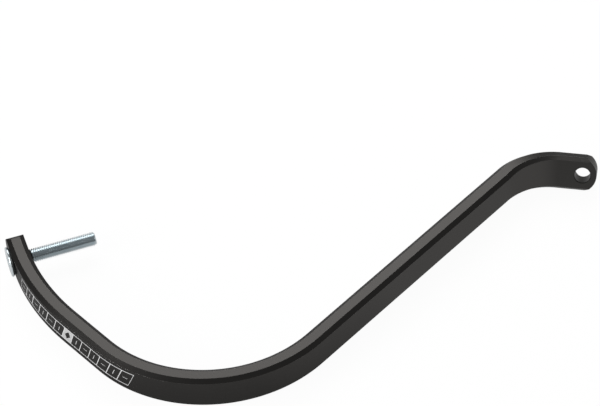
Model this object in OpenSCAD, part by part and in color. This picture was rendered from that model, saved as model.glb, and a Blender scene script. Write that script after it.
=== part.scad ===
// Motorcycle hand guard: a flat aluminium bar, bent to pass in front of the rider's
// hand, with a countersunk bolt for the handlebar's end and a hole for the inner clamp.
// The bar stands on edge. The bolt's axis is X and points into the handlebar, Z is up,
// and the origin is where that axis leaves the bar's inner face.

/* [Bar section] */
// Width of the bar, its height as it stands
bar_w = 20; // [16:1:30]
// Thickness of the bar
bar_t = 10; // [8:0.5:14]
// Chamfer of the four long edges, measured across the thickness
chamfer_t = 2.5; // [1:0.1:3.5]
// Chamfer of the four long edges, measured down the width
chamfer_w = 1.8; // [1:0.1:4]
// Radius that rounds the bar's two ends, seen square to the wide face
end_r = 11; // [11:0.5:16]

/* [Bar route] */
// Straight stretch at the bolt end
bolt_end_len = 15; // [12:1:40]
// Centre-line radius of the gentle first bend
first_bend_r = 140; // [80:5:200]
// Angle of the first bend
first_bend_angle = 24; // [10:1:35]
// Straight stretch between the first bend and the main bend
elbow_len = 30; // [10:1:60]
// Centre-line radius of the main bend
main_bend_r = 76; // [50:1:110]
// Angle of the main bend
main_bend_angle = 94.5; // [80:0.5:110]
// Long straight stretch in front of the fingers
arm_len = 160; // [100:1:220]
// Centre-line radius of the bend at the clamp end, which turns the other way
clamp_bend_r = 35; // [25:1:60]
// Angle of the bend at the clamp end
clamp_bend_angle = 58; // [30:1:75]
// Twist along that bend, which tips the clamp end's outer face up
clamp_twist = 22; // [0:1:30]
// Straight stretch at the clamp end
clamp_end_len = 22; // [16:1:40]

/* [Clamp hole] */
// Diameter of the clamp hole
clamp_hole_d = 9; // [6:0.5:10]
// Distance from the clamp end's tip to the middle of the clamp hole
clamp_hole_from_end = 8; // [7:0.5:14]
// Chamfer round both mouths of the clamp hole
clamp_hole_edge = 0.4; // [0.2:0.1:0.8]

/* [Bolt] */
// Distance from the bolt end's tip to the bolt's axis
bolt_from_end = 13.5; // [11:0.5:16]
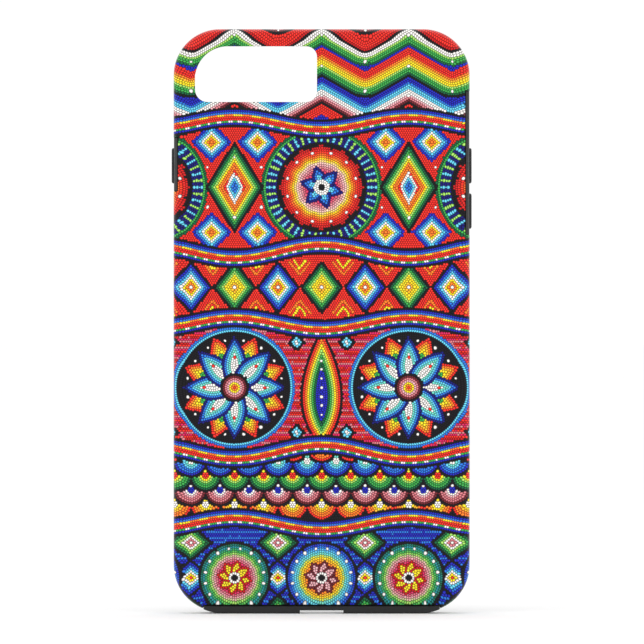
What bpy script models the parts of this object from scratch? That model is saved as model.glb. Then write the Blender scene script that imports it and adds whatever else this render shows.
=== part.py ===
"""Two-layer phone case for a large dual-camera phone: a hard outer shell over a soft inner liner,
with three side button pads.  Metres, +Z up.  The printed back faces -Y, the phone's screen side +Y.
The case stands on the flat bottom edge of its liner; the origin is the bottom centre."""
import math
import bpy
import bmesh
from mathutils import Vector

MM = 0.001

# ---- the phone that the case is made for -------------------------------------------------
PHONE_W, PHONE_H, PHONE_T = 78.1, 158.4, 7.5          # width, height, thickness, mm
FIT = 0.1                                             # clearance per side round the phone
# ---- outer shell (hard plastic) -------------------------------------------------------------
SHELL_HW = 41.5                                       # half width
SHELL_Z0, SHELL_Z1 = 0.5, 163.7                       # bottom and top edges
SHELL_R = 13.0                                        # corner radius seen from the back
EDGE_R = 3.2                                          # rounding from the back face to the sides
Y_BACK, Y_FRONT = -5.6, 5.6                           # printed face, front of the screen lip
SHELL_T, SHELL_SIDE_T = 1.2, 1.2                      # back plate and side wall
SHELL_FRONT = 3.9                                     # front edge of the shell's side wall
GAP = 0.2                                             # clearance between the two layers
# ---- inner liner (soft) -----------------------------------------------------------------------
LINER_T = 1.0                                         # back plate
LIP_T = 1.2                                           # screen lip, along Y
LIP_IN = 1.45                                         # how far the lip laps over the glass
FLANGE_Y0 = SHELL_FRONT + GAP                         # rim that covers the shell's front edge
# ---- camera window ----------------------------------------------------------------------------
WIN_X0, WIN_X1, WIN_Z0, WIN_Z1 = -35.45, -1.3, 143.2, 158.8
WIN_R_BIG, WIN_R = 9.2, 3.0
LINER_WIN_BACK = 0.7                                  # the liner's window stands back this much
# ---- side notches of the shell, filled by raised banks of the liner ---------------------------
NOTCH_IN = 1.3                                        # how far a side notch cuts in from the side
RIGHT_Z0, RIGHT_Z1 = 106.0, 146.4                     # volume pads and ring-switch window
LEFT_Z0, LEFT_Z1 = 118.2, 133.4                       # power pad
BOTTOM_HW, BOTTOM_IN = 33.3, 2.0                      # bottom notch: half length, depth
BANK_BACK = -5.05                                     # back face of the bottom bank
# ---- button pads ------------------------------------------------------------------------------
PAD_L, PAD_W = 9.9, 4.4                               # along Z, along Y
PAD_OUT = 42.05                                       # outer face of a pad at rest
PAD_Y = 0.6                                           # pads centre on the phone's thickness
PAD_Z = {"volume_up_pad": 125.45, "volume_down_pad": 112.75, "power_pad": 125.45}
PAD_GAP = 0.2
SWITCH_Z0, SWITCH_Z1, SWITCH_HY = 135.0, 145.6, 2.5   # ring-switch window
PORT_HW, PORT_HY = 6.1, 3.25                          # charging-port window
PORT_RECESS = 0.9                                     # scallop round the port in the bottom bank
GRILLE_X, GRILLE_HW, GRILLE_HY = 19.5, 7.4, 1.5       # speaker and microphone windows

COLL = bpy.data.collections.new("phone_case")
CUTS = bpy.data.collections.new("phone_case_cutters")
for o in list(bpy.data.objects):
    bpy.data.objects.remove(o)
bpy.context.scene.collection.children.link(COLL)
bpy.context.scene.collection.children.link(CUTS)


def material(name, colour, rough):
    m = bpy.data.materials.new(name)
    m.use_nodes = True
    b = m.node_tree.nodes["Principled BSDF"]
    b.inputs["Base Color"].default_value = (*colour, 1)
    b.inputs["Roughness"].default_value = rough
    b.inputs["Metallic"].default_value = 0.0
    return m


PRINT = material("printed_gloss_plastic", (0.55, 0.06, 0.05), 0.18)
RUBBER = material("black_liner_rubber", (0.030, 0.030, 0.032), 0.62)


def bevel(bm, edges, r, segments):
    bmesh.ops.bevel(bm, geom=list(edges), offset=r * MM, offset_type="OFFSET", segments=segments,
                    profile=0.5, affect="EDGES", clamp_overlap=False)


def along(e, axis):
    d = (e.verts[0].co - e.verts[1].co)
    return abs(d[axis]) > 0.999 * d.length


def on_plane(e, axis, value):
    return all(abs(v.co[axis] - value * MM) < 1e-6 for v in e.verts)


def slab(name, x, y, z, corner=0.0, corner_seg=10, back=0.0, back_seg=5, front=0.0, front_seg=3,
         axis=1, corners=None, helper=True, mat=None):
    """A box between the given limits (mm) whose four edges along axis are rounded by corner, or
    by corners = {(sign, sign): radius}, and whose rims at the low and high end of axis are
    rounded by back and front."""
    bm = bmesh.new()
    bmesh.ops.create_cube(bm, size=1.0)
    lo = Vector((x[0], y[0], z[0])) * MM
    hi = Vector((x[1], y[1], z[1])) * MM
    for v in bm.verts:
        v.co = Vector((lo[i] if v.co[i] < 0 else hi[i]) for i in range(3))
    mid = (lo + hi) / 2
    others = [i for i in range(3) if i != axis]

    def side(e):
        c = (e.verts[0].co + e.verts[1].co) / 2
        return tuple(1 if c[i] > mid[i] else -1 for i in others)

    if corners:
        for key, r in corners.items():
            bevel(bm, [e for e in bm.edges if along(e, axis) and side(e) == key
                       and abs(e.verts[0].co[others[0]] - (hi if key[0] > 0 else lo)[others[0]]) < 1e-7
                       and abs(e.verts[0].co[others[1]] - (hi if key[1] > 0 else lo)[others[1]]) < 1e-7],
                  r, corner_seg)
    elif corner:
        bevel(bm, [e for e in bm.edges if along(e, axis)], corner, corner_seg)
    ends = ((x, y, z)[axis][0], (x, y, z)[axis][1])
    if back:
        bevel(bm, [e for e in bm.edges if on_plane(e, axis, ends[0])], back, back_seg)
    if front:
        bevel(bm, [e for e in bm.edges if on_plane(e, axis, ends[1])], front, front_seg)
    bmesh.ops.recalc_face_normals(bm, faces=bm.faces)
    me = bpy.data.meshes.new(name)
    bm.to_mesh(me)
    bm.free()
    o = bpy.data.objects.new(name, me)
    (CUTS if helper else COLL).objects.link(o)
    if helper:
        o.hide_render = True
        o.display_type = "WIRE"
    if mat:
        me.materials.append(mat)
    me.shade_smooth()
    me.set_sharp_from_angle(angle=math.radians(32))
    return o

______

## What to do
Reproduce, please, the lines of the material from its first line down to the line containing "bar's inner face.", keeping both ends and nothing beyond them.

## Result of this task
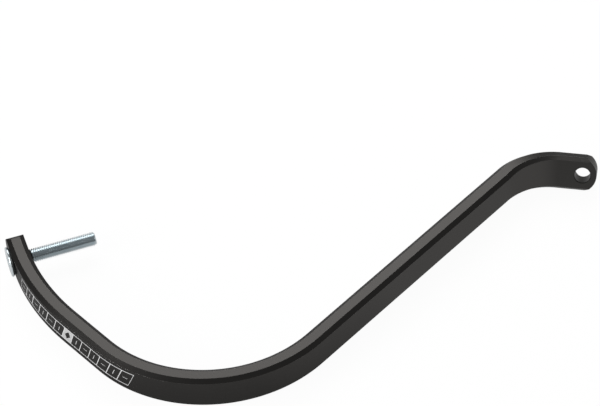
Model this object in OpenSCAD, part by part and in color. This picture was rendered from that model, saved as model.glb, and a Blender scene script. Write that script after it.
=== part.scad ===
// Motorcycle hand guard: a flat aluminium bar, bent to pass in front of the rider's
// hand, with a countersunk bolt for the handlebar's end and a hole for the inner clamp.
// The bar stands on edge. The bolt's axis is X and points into the handlebar, Z is up,
// and the origin is where that axis leaves the bar's inner face.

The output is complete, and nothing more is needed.